I nodded, feeling a bit put off by his story and the scenes it conjured before me. They were creepily similar to what had been going on around us but in a sense there was something even more real about it than reality. Maybe it was the knock to the head. Maybe it was the pills Caleb had given me.
Maybe my lingering doubts about what was real and what was in my imagination hadn't gone away completely. Memories were all I had of some things—the memory of a happy family before mum left home was one I clung to. I wanted to get rid of some of them, of course—the bad memories—and I thought I could do that if I left 30 Rock. But that would mean surrendering all the good ones, too. Then again, I'd realized that even the most embarrassing ones or shameful ones—which I would have given anything to take back—were to be cherished. But perhaps the
lesson learned
—as if it were the title of one of Dave's books—was that none of them could be trusted. Or none of them was mine to control.
I stared at one of the other paintings, but found it hard to focus. There were some images from the Sistine Chapel that I'd seen with my grandmother when I was ten. They had been moving to me then, but they were haunting now; a reminder not only of perpetual gloom, but the reality of it.
“Why the hell cannibals?” I asked, feeling sick by the thought of it—too close to what was all around us now. “Couldn't you have some mutant space monster?”
“And what, copout with some giant squid coming in at the third act, destroying the city?”
“It'd do. It'd be better. It could still work as an allegory.”
“Yeah, well I'm not running from this idea because of what's going down all around us,” he said. “Since I was a kid, I've thought about this. And believe me, beyond all this Chaser crap, cannibalism has been around us—remember the news reports of that creep in Europe who advertised in a newspaper for someone to eat?”
I remembered that. It had really happened.
“Someone actually replied to the ad, right?” Caleb tapped the table. “There's good reason why they say that truth is stranger than fiction. My grandpa used to scare us with stories about a guy he worked with—another reporter at the
New York Times
—who had tried cannibalism out. I guess it stuck with me ever since, and when I started thinking about this book . . . it was something I wanted to write about, explore why it had stayed in my mind. Besides, what more evil a thing could I make up than something that was true?”
“People might not want to read this kind of thing anymore.”
“I'm exploring this in my own way, looking for some answers, and to me that's art,” he said. “Besides, my good guys will show you how the others can be beaten.”
“And your heroes do what, exactly?” I asked, feeling slightly beaten myself. “Turn the bad guys into level five vegans?”
“Ha! No, but I might steal that line,” he said. “They fight this underworld group—but it's hard, because these cannibals walk among us.”
“Feeding on the weaker masses . . .”
“Yeah.”
“And what, that's their secret?
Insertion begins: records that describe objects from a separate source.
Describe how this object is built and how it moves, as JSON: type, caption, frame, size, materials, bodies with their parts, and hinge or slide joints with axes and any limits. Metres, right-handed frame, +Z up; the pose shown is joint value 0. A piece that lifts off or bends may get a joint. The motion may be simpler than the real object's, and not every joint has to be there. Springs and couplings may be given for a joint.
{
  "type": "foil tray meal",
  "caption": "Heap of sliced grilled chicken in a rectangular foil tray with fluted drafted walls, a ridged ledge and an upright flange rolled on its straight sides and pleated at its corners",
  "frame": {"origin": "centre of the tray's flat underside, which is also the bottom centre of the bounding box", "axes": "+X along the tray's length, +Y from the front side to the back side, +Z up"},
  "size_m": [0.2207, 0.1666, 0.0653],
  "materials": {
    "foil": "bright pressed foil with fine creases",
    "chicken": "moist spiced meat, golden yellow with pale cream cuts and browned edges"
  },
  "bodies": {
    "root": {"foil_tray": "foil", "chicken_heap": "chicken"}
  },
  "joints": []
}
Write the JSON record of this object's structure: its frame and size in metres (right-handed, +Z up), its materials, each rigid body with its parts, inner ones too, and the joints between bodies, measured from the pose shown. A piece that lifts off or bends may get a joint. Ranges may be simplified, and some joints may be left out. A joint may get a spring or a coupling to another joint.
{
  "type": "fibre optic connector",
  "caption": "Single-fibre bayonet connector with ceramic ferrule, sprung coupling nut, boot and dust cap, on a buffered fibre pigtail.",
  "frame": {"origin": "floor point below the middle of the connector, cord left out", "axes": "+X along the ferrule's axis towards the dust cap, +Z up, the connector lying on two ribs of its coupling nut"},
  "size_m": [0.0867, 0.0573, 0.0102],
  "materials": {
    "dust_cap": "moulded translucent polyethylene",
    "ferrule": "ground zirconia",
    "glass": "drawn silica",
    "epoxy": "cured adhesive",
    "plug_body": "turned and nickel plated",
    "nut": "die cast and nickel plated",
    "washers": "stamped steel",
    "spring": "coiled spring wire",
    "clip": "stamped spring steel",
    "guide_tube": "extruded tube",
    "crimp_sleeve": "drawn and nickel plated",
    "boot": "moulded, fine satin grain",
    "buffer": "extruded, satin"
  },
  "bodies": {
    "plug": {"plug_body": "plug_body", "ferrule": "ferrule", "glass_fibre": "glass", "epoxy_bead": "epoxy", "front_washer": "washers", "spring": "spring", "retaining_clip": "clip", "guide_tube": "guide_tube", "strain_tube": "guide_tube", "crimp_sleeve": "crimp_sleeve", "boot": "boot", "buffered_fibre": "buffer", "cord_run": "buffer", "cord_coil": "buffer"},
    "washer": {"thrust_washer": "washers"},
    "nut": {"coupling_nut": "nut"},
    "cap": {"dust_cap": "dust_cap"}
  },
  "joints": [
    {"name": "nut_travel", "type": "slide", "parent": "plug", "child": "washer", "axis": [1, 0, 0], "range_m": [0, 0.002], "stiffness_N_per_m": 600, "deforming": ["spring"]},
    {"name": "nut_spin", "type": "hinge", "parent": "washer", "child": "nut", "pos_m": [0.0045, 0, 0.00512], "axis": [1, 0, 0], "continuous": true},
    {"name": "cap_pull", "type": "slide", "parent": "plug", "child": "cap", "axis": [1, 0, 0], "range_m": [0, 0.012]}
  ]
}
That they get power from whoever they eat?”
“There's more to it than that, but yeah. They have a litany of secrets that they live by, cannibalism being just one of them.” He packed away his ink pens.
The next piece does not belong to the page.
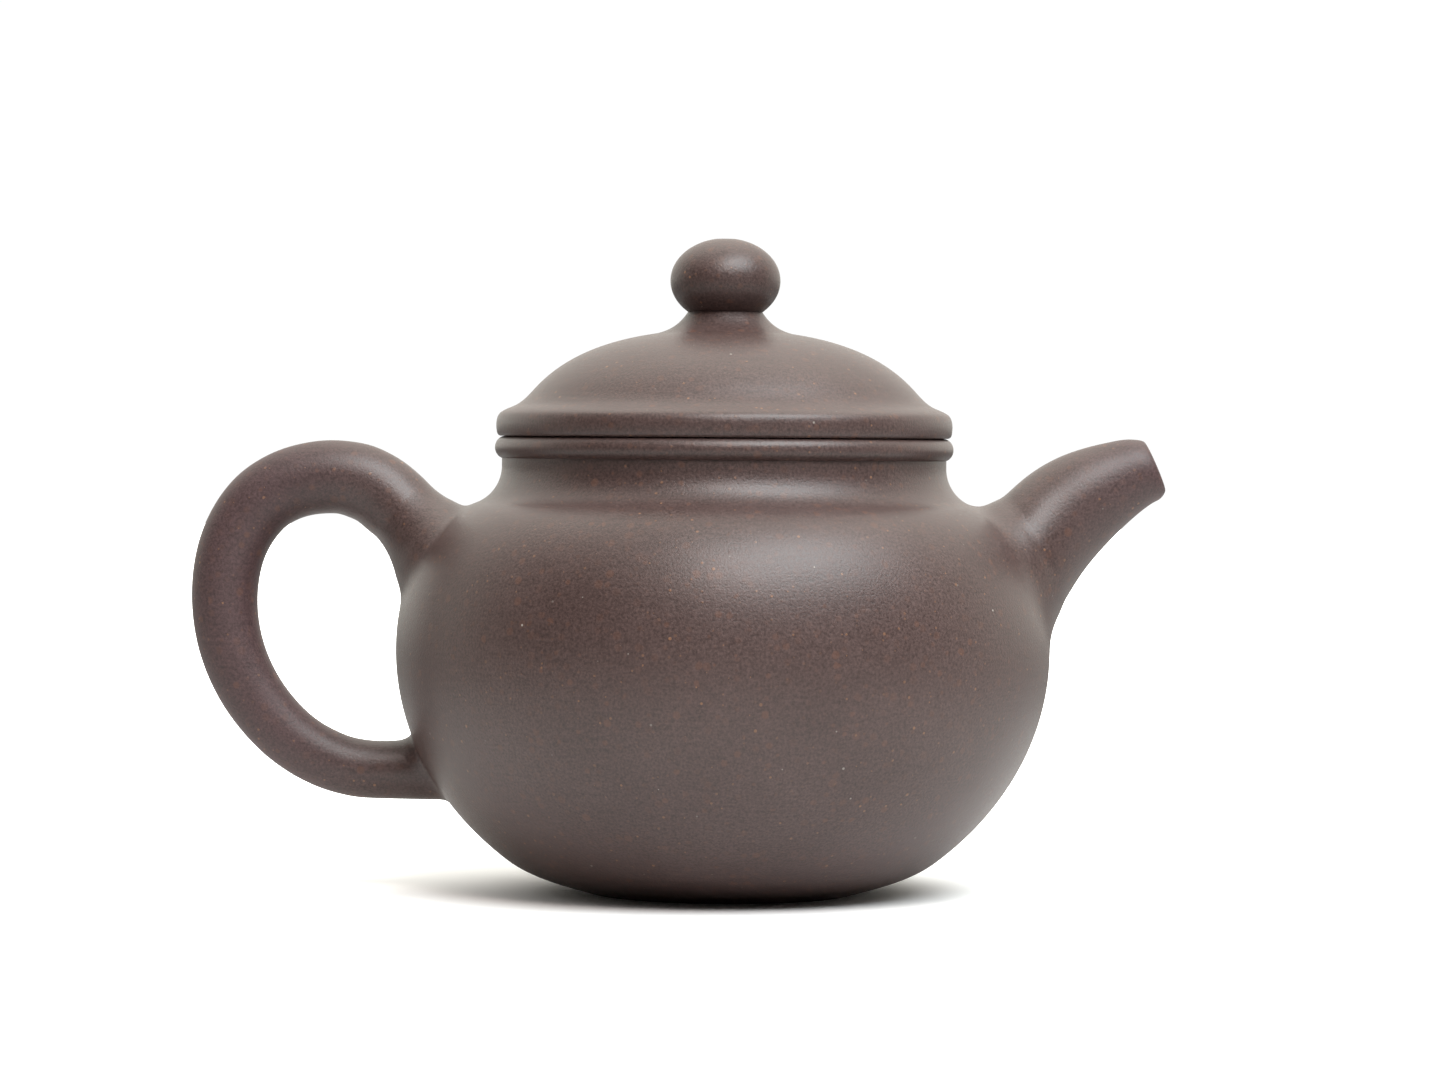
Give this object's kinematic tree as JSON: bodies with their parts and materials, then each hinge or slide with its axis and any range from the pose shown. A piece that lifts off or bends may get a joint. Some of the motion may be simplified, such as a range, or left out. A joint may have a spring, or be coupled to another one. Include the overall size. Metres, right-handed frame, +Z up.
{
  "type": "clay teapot",
  "caption": "Small round hand-built unglazed clay teapot with a short spout, a ring handle and a lift-off domed lid with a ball knob.",
  "frame": {"origin": "on the surface that the pot stands on, under the middle of the overall length and width, handle and spout included", "axes": "+X along the spout, -X along the handle, +Z up along the pot's axis of turning"},
  "size_m": [0.1492, 0.1, 0.1],
  "materials": {
    "purple_clay": "unglazed burnished stoneware, satin, dark purplish brown with fine tan and white grains"
  },
  "bodies": {
    "pot": {"base_disc": "purple_clay", "belly_wall": "purple_clay", "shoulder_disc": "purple_clay", "neck_ring": "purple_clay", "mouth_bead": "purple_clay", "spout": "purple_clay", "spout_root_clay": "purple_clay", "strainer_dome": "purple_clay", "handle": "purple_clay", "handle_top_root_clay": "purple_clay", "handle_bottom_root_clay": "purple_clay"},
    "lid": {"lid_dome": "purple_clay", "lid_rim": "purple_clay", "lid_flange": "purple_clay", "knob_collar": "purple_clay", "knob": "purple_clay"}
  },
  "joints": [
    {"name": "lid_lift", "type": "slide", "parent": "pot", "child": "lid", "axis": [0, 0, 1], "range_m": [0, 0.06]}
  ]
}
I looked up at the ceiling, my head floating on the pillow.
“But your good guys don't just go in and karate them about I hope?”
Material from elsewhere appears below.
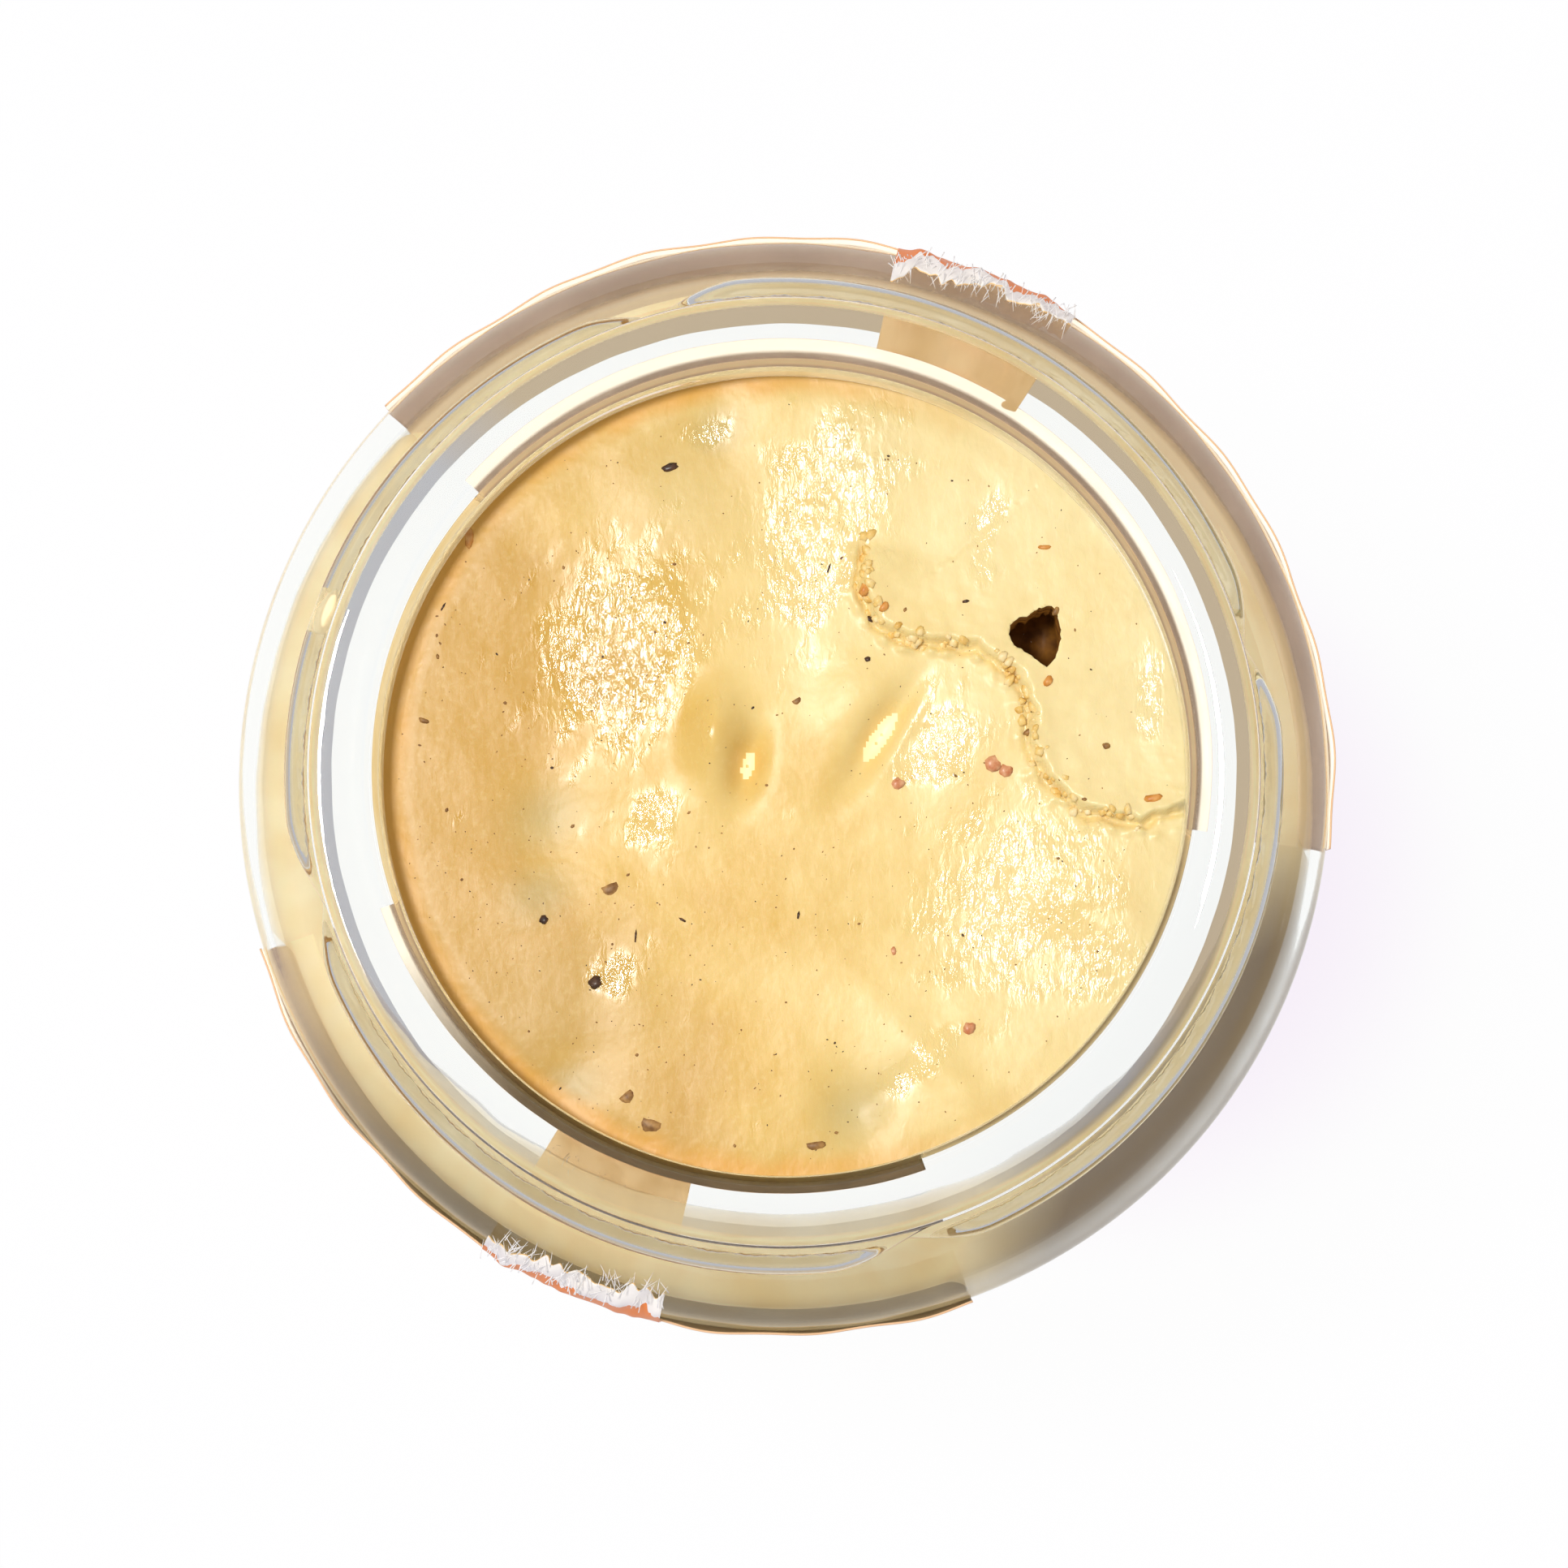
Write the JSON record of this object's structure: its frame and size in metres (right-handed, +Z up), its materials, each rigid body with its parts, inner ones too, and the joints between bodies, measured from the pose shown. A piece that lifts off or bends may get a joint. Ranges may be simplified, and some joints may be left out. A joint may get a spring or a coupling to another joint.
{
  "type": "mustard jar",
  "caption": "Open round clear glass jar with a twist-off neck, filled with smooth mustard almost to the rim, with paper labels round its wall and the torn ends of a paper seal on its shoulder.",
  "frame": {"origin": "middle of the foot, on the surface that the jar stands on", "axes": "+Z up out of the mouth, the wider label round the +X and +Y sides, the narrower label round the -X and -Y sides"},
  "size_m": [0.0692, 0.0694, 0.09],
  "materials": {
    "clear_glass": "polished",
    "mustard": "wet paste",
    "label_paper": "coated paper",
    "seal_paper": "thin paper"
  },
  "bodies": {
    "root": {"jar": "clear_glass", "mustard": "mustard", "label_front": "label_paper", "label_back": "label_paper", "seal_front": "seal_paper", "seal_back": "seal_paper"}
  },
  "joints": []
}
“Hell, no!” Caleb replied. “The better the evil, antagonistic force, the better the good guys—they've all in some way seen and felt the exhilaration of violence, and were distraught by the human consequences. That's why they were selected to defend humanity.”
“Well . . . it sounds pretty cool, pretty solid,” I said. Cool and solid. Was it? What was I doing here, anyway? My memory came, short and sharp; a knife, in and out:
I had not slept last night,
but why? I looked at my watch: it was now the afternoon.
Was I just tired? There was more to this memory. Voices had woken me in the night—no, noises. I'd woken and gone out someplace cold, someplace old . . . the zoo! And slowly, my foggy mind began to clear, bit by bit. The girls were safe, they were together, but why had I left them?